*What you need to do*:
Up to and including the line that contains "return caps.part", repeat each line of the data exactly, starting from the first.

-------- Supplied data --------

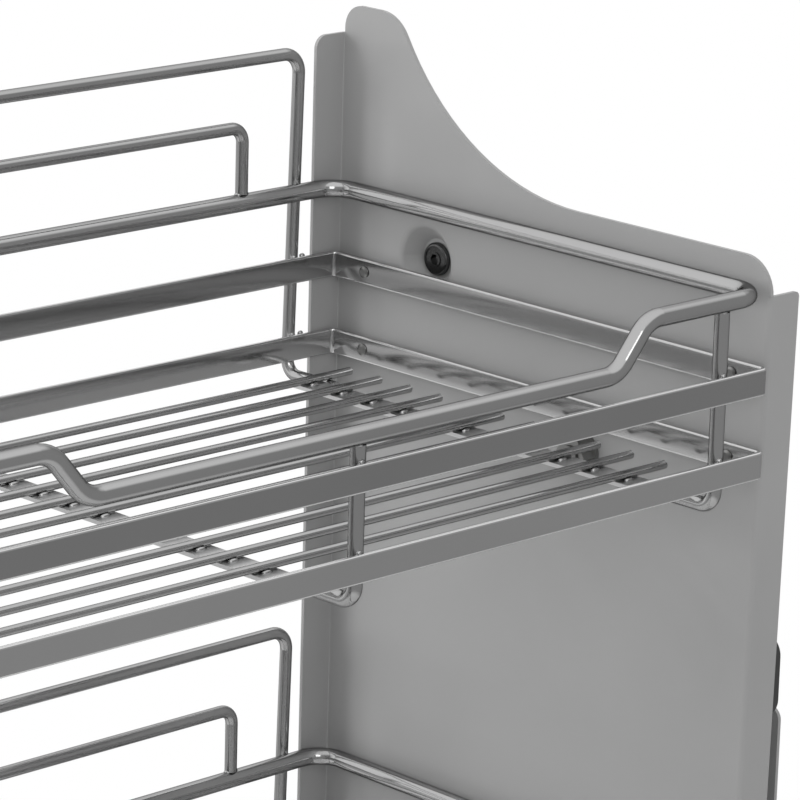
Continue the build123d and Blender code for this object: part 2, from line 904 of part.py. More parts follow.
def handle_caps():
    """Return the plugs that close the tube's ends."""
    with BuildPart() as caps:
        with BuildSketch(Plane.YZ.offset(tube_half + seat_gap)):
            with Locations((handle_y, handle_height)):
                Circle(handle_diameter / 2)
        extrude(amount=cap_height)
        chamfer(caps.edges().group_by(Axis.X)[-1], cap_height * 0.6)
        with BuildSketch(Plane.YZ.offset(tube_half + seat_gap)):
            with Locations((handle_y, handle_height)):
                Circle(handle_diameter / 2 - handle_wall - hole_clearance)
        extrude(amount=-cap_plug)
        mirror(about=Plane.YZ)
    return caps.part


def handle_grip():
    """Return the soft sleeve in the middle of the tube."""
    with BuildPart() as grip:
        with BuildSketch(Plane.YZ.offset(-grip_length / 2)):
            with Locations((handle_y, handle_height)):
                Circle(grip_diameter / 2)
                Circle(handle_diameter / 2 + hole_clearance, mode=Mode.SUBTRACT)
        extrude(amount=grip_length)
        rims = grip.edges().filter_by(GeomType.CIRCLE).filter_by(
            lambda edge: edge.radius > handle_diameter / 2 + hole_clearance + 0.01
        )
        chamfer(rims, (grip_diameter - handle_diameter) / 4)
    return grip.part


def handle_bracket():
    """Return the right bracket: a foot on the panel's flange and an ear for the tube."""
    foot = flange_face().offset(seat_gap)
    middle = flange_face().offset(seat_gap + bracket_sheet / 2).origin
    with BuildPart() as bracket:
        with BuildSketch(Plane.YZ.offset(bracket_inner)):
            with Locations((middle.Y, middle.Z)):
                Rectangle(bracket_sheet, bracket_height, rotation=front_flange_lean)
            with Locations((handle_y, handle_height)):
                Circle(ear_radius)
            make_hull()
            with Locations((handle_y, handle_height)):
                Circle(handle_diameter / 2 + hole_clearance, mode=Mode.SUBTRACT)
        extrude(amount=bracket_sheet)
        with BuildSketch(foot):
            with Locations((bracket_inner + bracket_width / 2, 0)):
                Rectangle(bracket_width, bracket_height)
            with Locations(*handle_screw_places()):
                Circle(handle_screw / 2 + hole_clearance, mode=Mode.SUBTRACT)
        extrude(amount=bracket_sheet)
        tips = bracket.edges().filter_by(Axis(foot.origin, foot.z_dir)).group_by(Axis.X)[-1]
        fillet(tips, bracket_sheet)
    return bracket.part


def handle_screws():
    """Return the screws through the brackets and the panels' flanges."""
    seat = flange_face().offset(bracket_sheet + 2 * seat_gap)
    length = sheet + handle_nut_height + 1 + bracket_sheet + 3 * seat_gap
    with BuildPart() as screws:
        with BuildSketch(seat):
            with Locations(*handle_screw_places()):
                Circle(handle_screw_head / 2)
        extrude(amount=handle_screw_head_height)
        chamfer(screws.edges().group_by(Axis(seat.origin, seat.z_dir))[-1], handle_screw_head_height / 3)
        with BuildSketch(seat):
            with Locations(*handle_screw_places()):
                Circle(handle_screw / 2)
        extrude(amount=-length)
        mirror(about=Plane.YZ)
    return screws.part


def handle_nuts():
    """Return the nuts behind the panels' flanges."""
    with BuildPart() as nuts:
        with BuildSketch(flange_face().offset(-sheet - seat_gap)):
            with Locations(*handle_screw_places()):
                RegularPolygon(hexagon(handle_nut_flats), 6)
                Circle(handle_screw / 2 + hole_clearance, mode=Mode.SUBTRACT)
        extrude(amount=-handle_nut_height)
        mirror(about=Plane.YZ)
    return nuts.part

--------

*Result*:
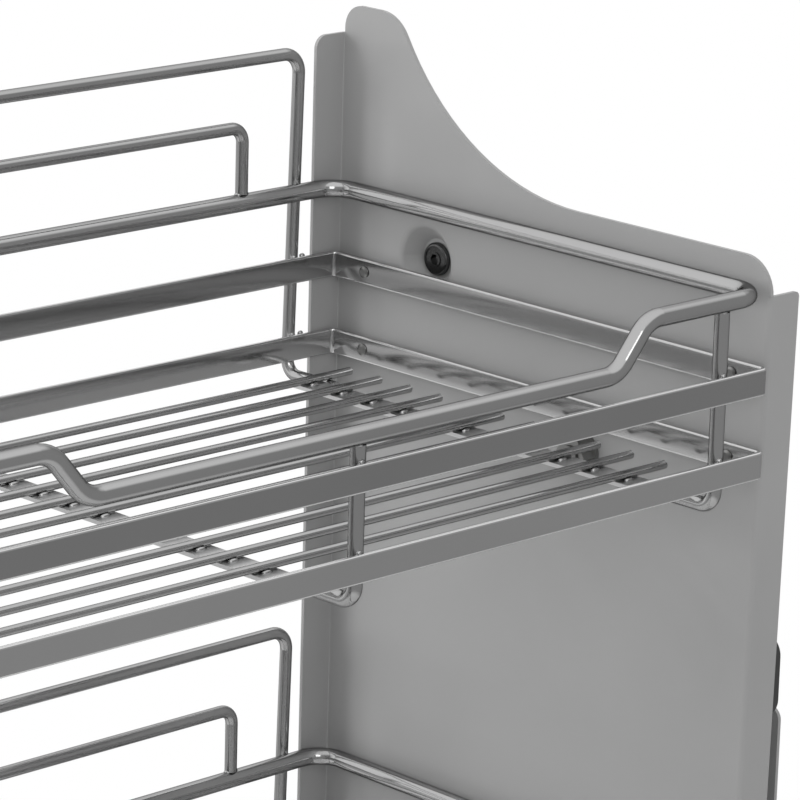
Continue the build123d and Blender code for this object: part 2, from line 904 of part.py. More parts follow.
def handle_caps():
    """Return the plugs that close the tube's ends."""
    with BuildPart() as caps:
        with BuildSketch(Plane.YZ.offset(tube_half + seat_gap)):
            with Locations((handle_y, handle_height)):
                Circle(handle_diameter / 2)
        extrude(amount=cap_height)
        chamfer(caps.edges().group_by(Axis.X)[-1], cap_height * 0.6)
        with BuildSketch(Plane.YZ.offset(tube_half + seat_gap)):
            with Locations((handle_y, handle_height)):
                Circle(handle_diameter / 2 - handle_wall - hole_clearance)
        extrude(amount=-cap_plug)
        mirror(about=Plane.YZ)
    return caps.part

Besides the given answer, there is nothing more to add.